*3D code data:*
>> begin
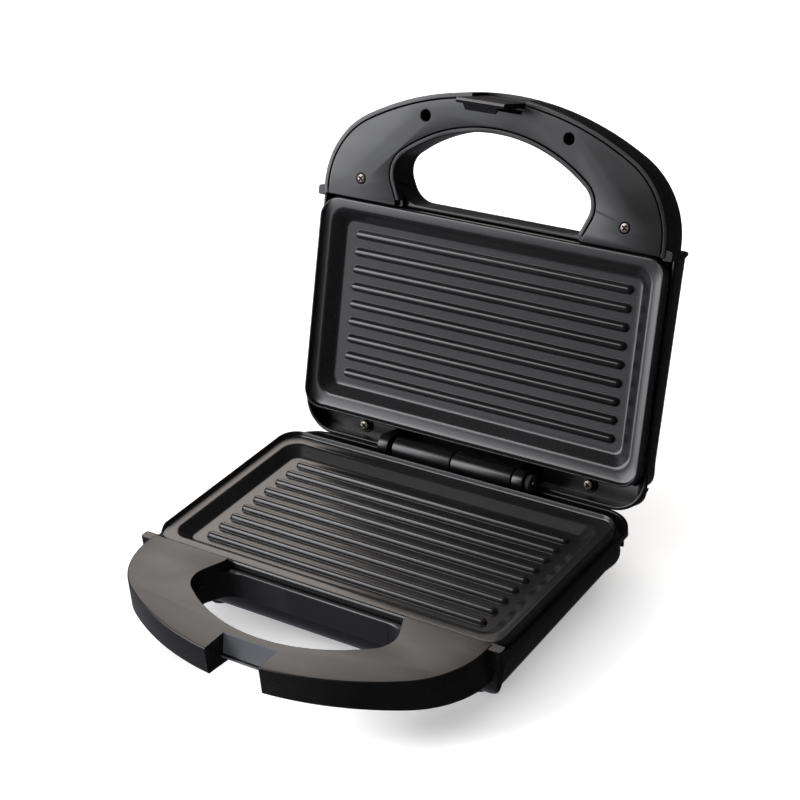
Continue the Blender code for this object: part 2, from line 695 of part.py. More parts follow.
def feet():
    made = []
    places = (("front", FOOT_FRONT_Y), ("rear", FOOT_BACK_Y))
    for side, sign in (("left", -1), ("right", 1)):
        for end, y in places:
            turn = arc(0, 0, 1, 0, 360, ROUND_STEPS)[:-1]
            levels = ((FOOT_RADIUS, TUB_DEPTH + GAP), (FOOT_RADIUS, TUB_DEPTH + 5.5 * MM),
                      (FOOT_RADIUS - 1.4 * MM, RIM_HEIGHT))
            rings = [[BASE.place(sign * FOOT_X + r * a, y + r * b, d) for a, b in turn]
                     for r, d in levels]
            made.append(smooth(lofted(f"foot_{end}_{side}", rings, "rubber")))
    return made


def hinge_pin():
    axis = BASE.hinge_depth()
    pin = BASE.bar(PIN_LEFT, PIN_RIGHT, HINGE_Y, axis, PIN_RADIUS, "hinge_pin", "steel")
    return smooth(pin)


def thermostat():
    """The disc thermostat under the base reflector, with its two flat tabs."""
    body = BASE.post(0, 62 * MM, 8.5 * MM, 24.4 * MM, 31 * MM, "thermostat", "phenolic")
    flange = BASE.block(-12 * MM, 12 * MM, 58 * MM, 66 * MM, 24.4 * MM, 25.4 * MM)
    tabs = [BASE.block(x - 3 * MM, x + 3 * MM, 60 * MM, 61 * MM, 30 * MM, 33 * MM)
            for x in (-4 * MM, 4 * MM)]
    return smooth(join(body, flange, *tabs))


def thermal_fuse():
    return smooth(BASE.bar(24 * MM, 50 * MM, 44 * MM, 28 * MM, 2.6 * MM, "thermal_fuse",
                           "aluminium", 10))


def terminal_block():
    """A three-way block on the tub's floor by the cord gland."""
    made = BASE.block(-66 * MM, -36 * MM, 113.5 * MM, 124 * MM, 24 * MM, 31.6 * MM,
                      "terminal_block", "phenolic")
    for x in (-61, -51, -41):
        cut(made, BASE.post(x * MM, 118.8 * MM, 2.4 * MM, 20 * MM, 28 * MM, steps=8))
    return made


# --- The lid ----------------------------------------------------------------------------------


def latch_slot():
    """Opening in the front of the lid's handle in which the latch hangs and swings."""
    outline = [
        (-80 * MM, -8 * MM),
        (-60.4 * MM, -8 * MM),
        (-56 * MM, 0),
        (-56 * MM, LATCH_PIVOT_DEPTH + 4.6 * MM),
        (-80 * MM, LATCH_PIVOT_DEPTH + 4.6 * MM),
    ]
    return LID.profile(outline, -LATCH_HALF_WIDTH - 1.8 * MM, LATCH_HALF_WIDTH + 1.8 * MM)


def pin_cheek(sign):
    """A solid cheek beside the slot, which holds one end of the latch pin."""
    inner, outer = LATCH_HALF_WIDTH + 1.8 * MM, LATCH_HALF_WIDTH + 6.8 * MM
    x0, x1 = sorted((sign * inner, sign * outer))
    return LID.block(x0, x1, -63.4 * MM, -55.8 * MM, 2.6 * MM, 14.4 * MM)


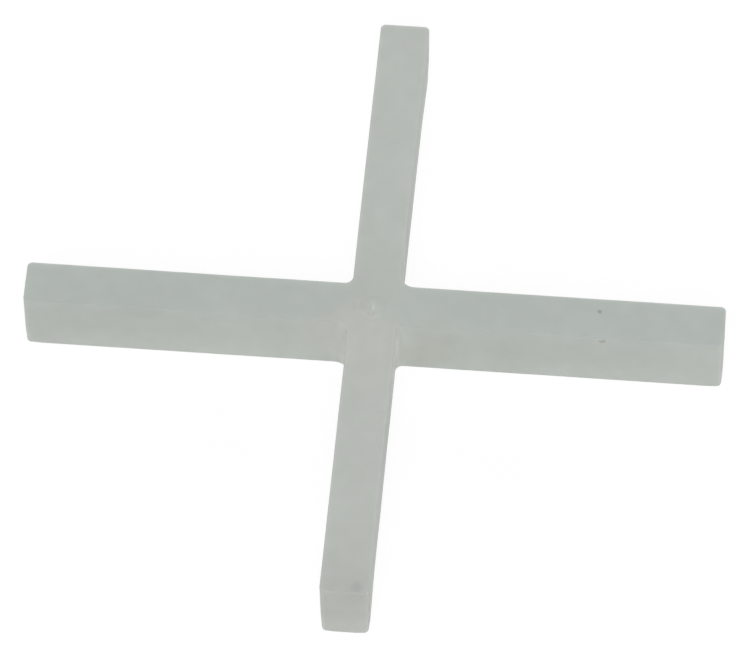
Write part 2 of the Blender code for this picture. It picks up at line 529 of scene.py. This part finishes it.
>> end
*What you are asked to do:* Find the lines holding "Blender" and list every one.

*Written response:*
Continue the Blender code for this object: part 2, from line 695 of part.py. More parts follow.
Write part 2 of the Blender code for this picture. It picks up at line 529 of scene.py. This part finishes it.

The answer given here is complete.